Optimum 3D Matrix Stiffness for Maintenance of Cancer Stem Cells Is Dependent on Tissue Origin of Cancer Cells.

The growth and expression of cancer stem cells (CSCs) depend on many factors in the tumor microenvironment. The objective of this work was to investigate the effect of cancer cells' tissue origin on the optimum matrix stiffness for CSC growth and marker expression in a model polyethylene glycol diacrylate (PEGDA) hydrogel without the interference of other factors in the microenvironment. Human MCF7 and MDA-MB-231 breast carcinoma, HCT116 colorectal and AGS gastric carcinoma, and U2OS osteosarcoma cells were used. The cells were encapsulated in PEGDA gels with compressive moduli in the 2-70 kPa range and optimized cell seeding density of 0.6x106 cells/mL. Micropatterning was used to optimize the growth of encapsulated cells with respect to average tumorsphere size. The CSC sub-population of the encapsulated cells was characterized by cell number, tumorsphere size and number density, and mRNA expression of CSC markers. The optimum matrix stiffness for growth and marker expression of CSC sub-population of cancer cells was 5 kPa for breast MCF7 and MDA231, 25 kPa for colorectal HCT116 and gastric AGS, and 50 kPa for bone U2OS cells.
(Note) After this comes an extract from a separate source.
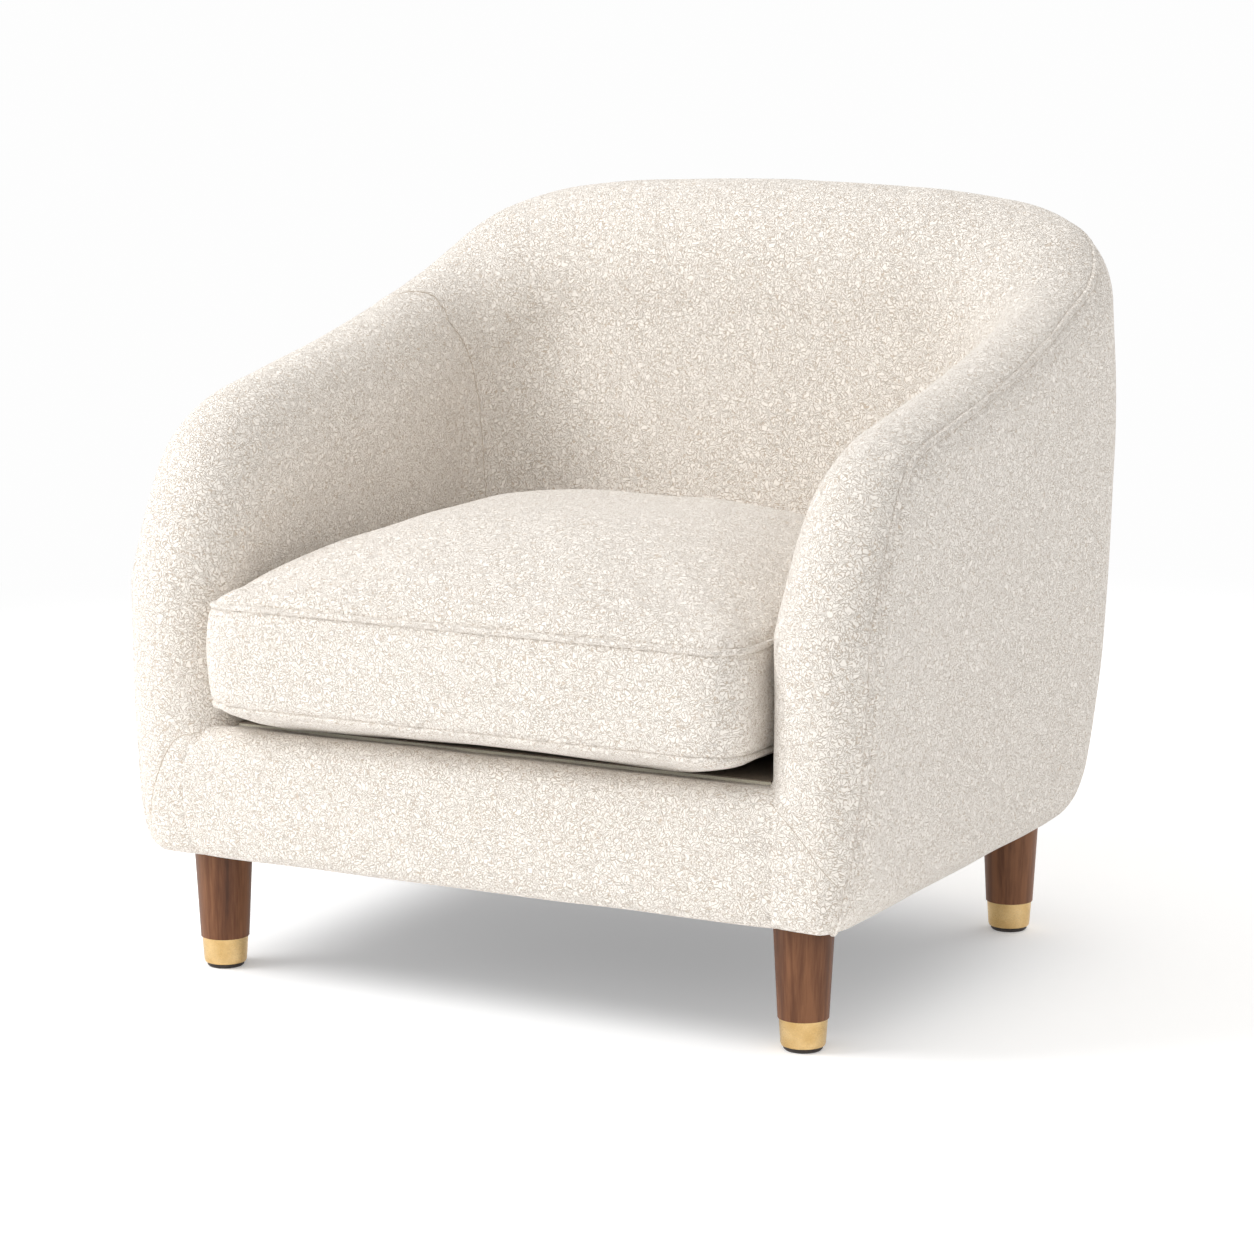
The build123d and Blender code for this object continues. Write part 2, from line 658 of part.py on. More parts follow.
def make_front_upholstery():
    half = INNER_X - SEAM_GAP
    outer = Pos(-half, 0, 0) * extrude(front_profile(0), 2 * half, dir=(1, 0, 0))
    inner = Pos(-half, 0, 0) * extrude(front_profile(COVER), 2 * half, dir=(1, 0, 0))
    behind = box(-500, 500, -RAIL_OUT_Y + 8, 0, 0, SPRING_Z + 8)
    cover = outer - inner - behind
    rail = box(-500, 500, -RAIL_OUT_Y, 0, 0, RAIL_TOP)
    clips = box(-500, 500, -RAIL_OUT_Y - 0.5, 0, 0, SPRING_Z + 5.5)
    foam = inner - rail - clips
    return {"front_rail_cover": cover, "front_rail_foam": foam}


def make_wall_upholstery():
    inside_low = DECK_TOP - 18
    inside_arm = arm_layer(inside_sheet, 0, COVER, inside_low)
    outside_arm = arm_layer(outside_sheet, 0, COVER, CLEARANCE)
    under = COVER + LAYER_GAP
    pad_low = OUTSIDE_LEVELS[0] - LAYER_GAP
    arm_foam = arm_layer(inside_sheet, under, INSIDE_FOAM, RAIL_TOP + 0.5)
    arm_pad = arm_layer(pad_sheet, under, OUTSIDE_PAD, pad_low)
    nose_cover = layer_skin([nose_ring(z, 0, COVER) for z in NOSE_LEVELS])
    nose_cover = nose_cover - box(0, RAIL_OUT_X + 0.5, -RAIL_OUT_Y - 0.5, 0, 0, DECK_TOP)
    slabs = [nose_slab(z, under) for z in NOSE_LEVELS]
    nose_foam = skin(slabs, len(slabs[0]))
    nose_foam = nose_foam - box(0, RAIL_OUT_X + 0.5, -RAIL_OUT_Y - 1, 0, 0, DECK_TOP)
    nose_foam = nose_foam - box(0, SIDE_X, NOSE_Y, 0, 0, CLEARANCE + COVER)
    nose_foam = nose_foam - box(LEG_X - 40, LEG_X + 40, -LEG_Y - 40, 0, 0, RAIL_BOTTOM + 6)
    made = {
        "inside_back_cover": back_layer(inside_sheet, 0, COVER, inside_low),
        "outside_back_cover": back_layer(outside_sheet, 0, COVER, CLEARANCE),
        "back_foam": back_layer(inside_sheet, under, INSIDE_FOAM, DECK_BOTTOM + 0.5),
        "back_outer_pad": back_layer(pad_sheet, under, OUTSIDE_PAD, pad_low),
    }
    for name, part in (("inside_arm_cover", inside_arm), ("outside_arm_cover", outside_arm),
                       ("arm_foam", arm_foam), ("arm_outer_pad", arm_pad),
                       ("arm_front_cover", nose_cover), ("arm_front_foam", nose_foam)):
        made[name + "_right"] = part
        made[name + "_left"] = flip(part)
    return made


def welt_points():
    """Right half of the outer welt: up the front corner, over the arm, round to the back."""
    stations = [arm_station(y) for y in (-240, -215, -190, -166, -120, -60, 0, 60, 110)]
    stations += [corner_station(degrees) for degrees in (0, 12, 24, 36, 48, 60, 72)]
    stations += [back_station(x) for x in (200, 150, 90, 30)]
    return WELT_FRONT + [s.place(*crown_point(s, s.welt, -2.5)) for s in stations]


def make_outer_welt():
    right = [Vector(*p) for p in welt_points()]
    left = [Vector(-p.X, p.Y, p.Z) for p in reversed(right)]
    points = right + left
    rings = []
    for k, here in enumerate(points):
        ahead = points[min(k + 1, len(points) - 1)] - points[max(k - 1, 0)]
        rings.append(Plane(here, x_dir=ahead.cross(Vector(0, 1, 0.3)), z_dir=ahead)
                     * Circle(WELT_RADIUS))
    return loft(rings, ruled=True)


# ---- Loose seat cushion -------------------------------------------------------------------
def cushion_outline(inset):
    front_corner = max(CUSHION_CORNER_FRONT - inset, 6)
    back_corner = max(CUSHION_CORNER_BACK - inset, 6)
    half = CUSHION_X - inset
    sheet = Rectangle(2 * half, CUSHION_BACK - CUSHION_FRONT - 2 * inset)
    rear = sheet.vertices().group_by(Axis.Y)[-1]
    sheet = fillet(rear, back_corner)
    sheet = fillet(sheet.vertices().sort_by(Axis.Y)[:2], front_corner)
    return Pos(0, (CUSHION_BACK + CUSHION_FRONT) / 2) * sheet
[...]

Conjugation of a CD44 binding peptide to the gel stopped tumorsphere formation by cancer cells from different tissue origin. The expression of YAP/TAZ transcription factors by the encapsulated cancer cells was highest at the optimum stiffness indicating a link between the Hippo transducers and CSC growth. The optimum average tumorsphere size for CSC growth and marker expression was 50 μm. The marker expression results suggest that the CSC sub-population of cancer cells resides within a niche with optimum stiffness which depends on the cancer cells' tissue origin.